The students next to me in the front pew of the First Unitarian Church in Philadelphia could barely keep their excitement from spilling all over their neatly pressed clothes. I had spent all day listening to Laura Marling’s “Songbox” on her website and watching the cool stop-animation videos, so I knew where they were coming from. Meanwhile, I didn’t even know about the band.

“Have you seen Mumford and Sons?” they implored, all six English eyebrows knit into one earnest quilt of inquisition, leaning in. “I go to his MySpace and listen to them, like, at least once a week,” the gentleman added before sitting back in his pew like a proper churchgoer. When Mumford and Sons assembled on the tiny, altar-space stage to open for Marling, I saw they knew what they were talking about.

The tiny side chapel is stacked only nine pews deep that fit three to four people on each side. The night’s show was sold out. Latecomers sat Indian-style in the middle of the aisle, staring up at the four altar boys taking the stage. Despite all being Brits, Mumford and Sons were dressed like slacker Seattleites stuck in 1994, an impression that faded away once they performed.

Four-part a cappella harmony sandwiched songs anchored to the floor with percussion banged out on well-worn dress shoes that no wife would allow. They jangled out modern roots–driven folk tunes that are honest, moving, and sometimes downright exuberant.

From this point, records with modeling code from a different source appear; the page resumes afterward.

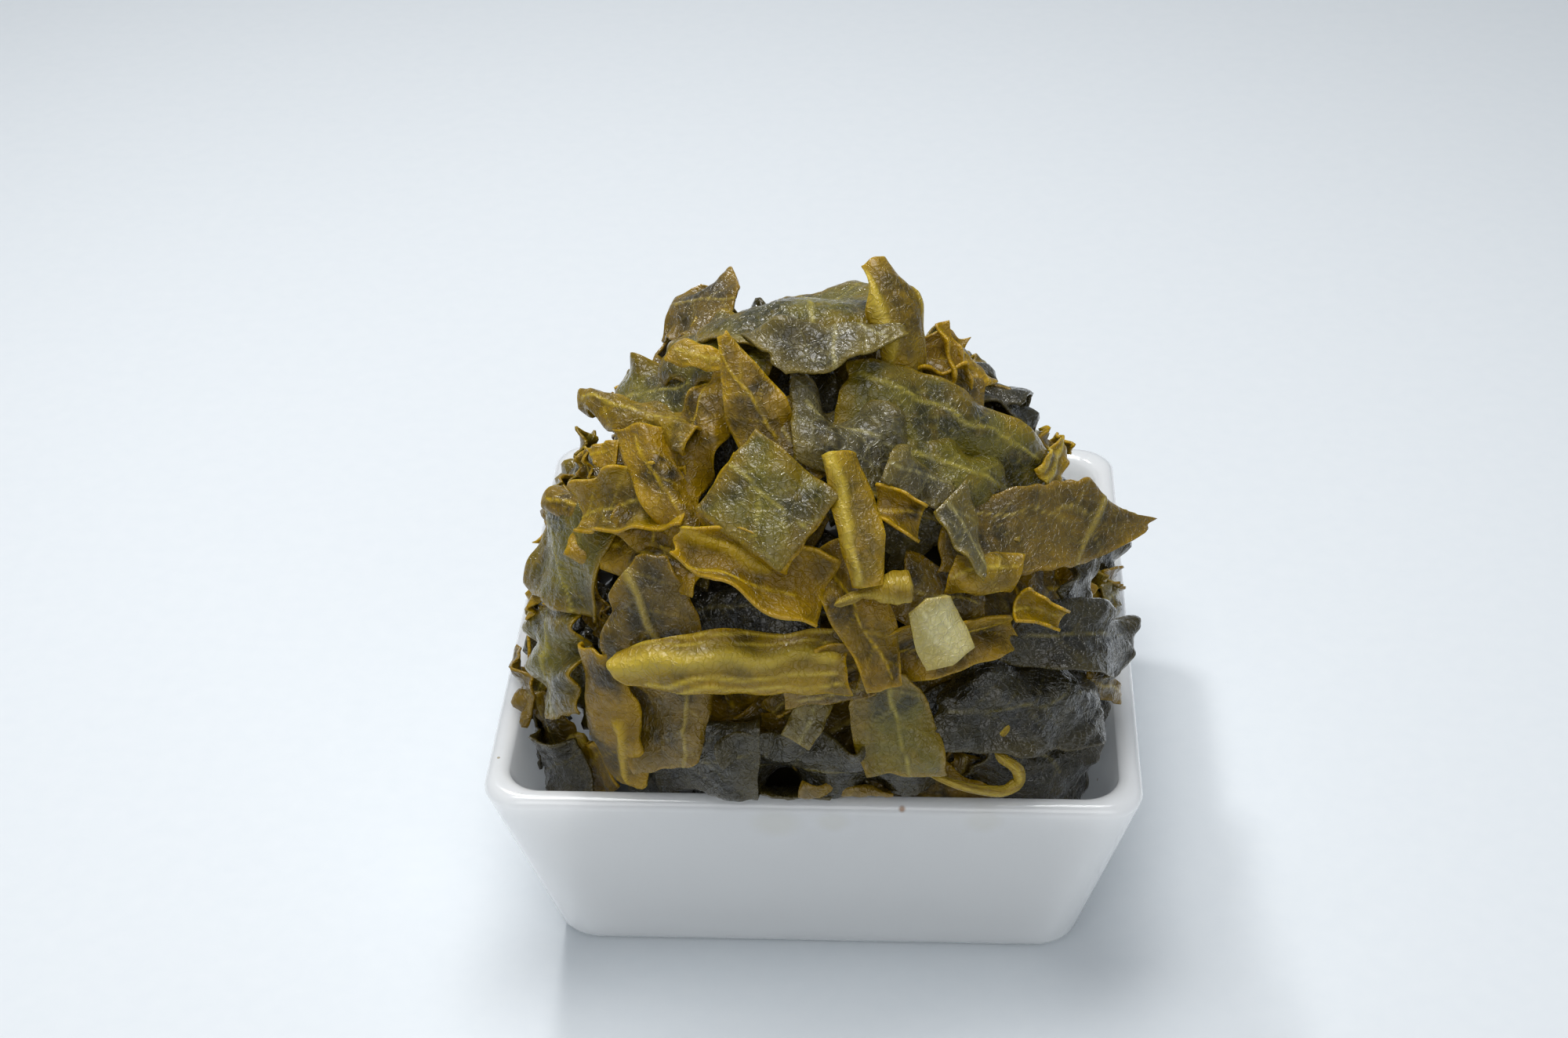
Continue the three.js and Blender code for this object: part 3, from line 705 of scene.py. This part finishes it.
lay_leaf(
    "front_right_leaf", "amber", (32, 11, 9), tilt=(15, 0), spin=4, grow=1.1, upper=(0.9, 1, 0.9, 0.5),
    ends=((1, 1), (1, 0.8)), ruffle=(1.2, 3), crumple=0.8, folds=((-0.1, -60),), nudge=(0, 0, 1),
)
print("pieces laid so far:", len(laid))

# %% The left flank
lay_leaf(
    "left_amber_sheet", "amber", (30, 15, 8), spin=82, grow=1.1, nudge=(-3, 3, 1), skew=0.4,
    bend=(30, 90, 0), upper=(0.7, 1, 0.9, 0.6), ruffle=(1.6, 4), crumple=0.8,
)
lay_leaf(
    "cross_strip", "amber", (25, 9, 6), tilt=(0, -5), spin=-40, grow=1.1, skew=0.5, ruffle=(0.8, 2),
    folds=((0.2, 60),),
)
lay_leaf(
    "left_mustard_cup", "mustard", (19, 10, 12), tilt=(10, 0), spin=28, nudge=(0, 2, 2),
    bend=(20, -110, 0), ruffle=(1.2, 3), ends=((0.6, 1), (1, 1)),
)
lay_leaf(
    "left_ruffle", "mustard", (23, 9, 12), tilt=(15, -10), spin=12, ruffle=(1.5, 4), crumple=1.5,
    bend=(30, 90, 20), roll=(120, 60), folds=((0.0, 60), (0.5, -50)),
)
lay_leaf(
    "ruffle_back_leaf", "olive", (19, 13, 11), tilt=(5, -5), spin=30, skew=-0.3, ruffle=(1.2, 3),
    roll=(60, 0),
)
lay_leaf(
    "left_side_leaf", "olive", (20, 18, 18), spin=12, upper=(0.9, 1, 0.9),
    veins=((-0.85, 0.9, 0.5, -0.95, 1.0),), crumple=0.8, roll=(0, 70), rim=0.9,
)
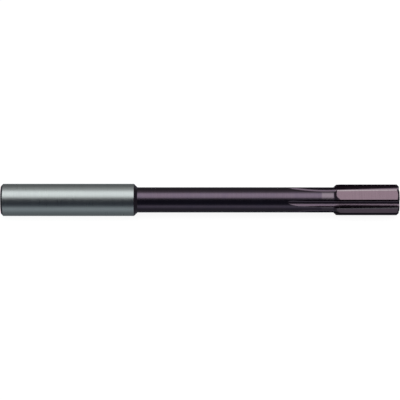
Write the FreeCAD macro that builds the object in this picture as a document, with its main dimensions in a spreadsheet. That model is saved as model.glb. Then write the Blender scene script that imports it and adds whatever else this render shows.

After a quick set, Winston “Mumford” thanked the audience. “It’s not the largest place we’ve been on tour. But it’s the most tender — and I think that suits the vibe, so, enjoy then,” he said before departing stage.

Next, Laura Marling arrived and we realized that Mumford and Sons were on double duty as Marling’s backing band. Marling, so pale she was literally glowing under the church lights, carefully slid a guitar around her neck. “We’re Laura Marling, and we’re going to entertain you for a while,” she saied with a little laugh, before breaking into “Ghosts.”

“Ghosts” is folk rock laced with dark ribbons of cynicism. As the 18-year-old Marling sang “Lover, please/  do not fall to your knees/ It’s not as if I believe/ in everlasting love” over and over, the pace and urgency swelled and crested until it shattered into glittering percussion.

Marling doesn’t play typical-frontwoman A-chord, C-chord rhythm guitar — her chord changes form the songs’ knotty spinal columns. Ballerina flat barely tapping the floor, Marling stared at the ceiling as she performed and stayed stoic until each song broke. When it was safe, she smiled.

Marling and the boys swanned through more standout songs off her startlingly beautiful debut album, Alas, I Can Not Swim (Astralwerks), like the haunting “My Manic and I” (steeped in the Will Oldham school of songwriting), “Night Terror,” and “Crawled Out of the Sea,” a sprawling, lush waltzy epic that rose to the ceiling of the tiny chapel as if Marling’s breath was helium. Vocal comparisons flit like zoetrope scenes: Chrissie Hynde, PJ Harvey, Beth Orton, but Marling’s voice is too fluid, strong, and defined to get tagged with an easy Hollywood hook.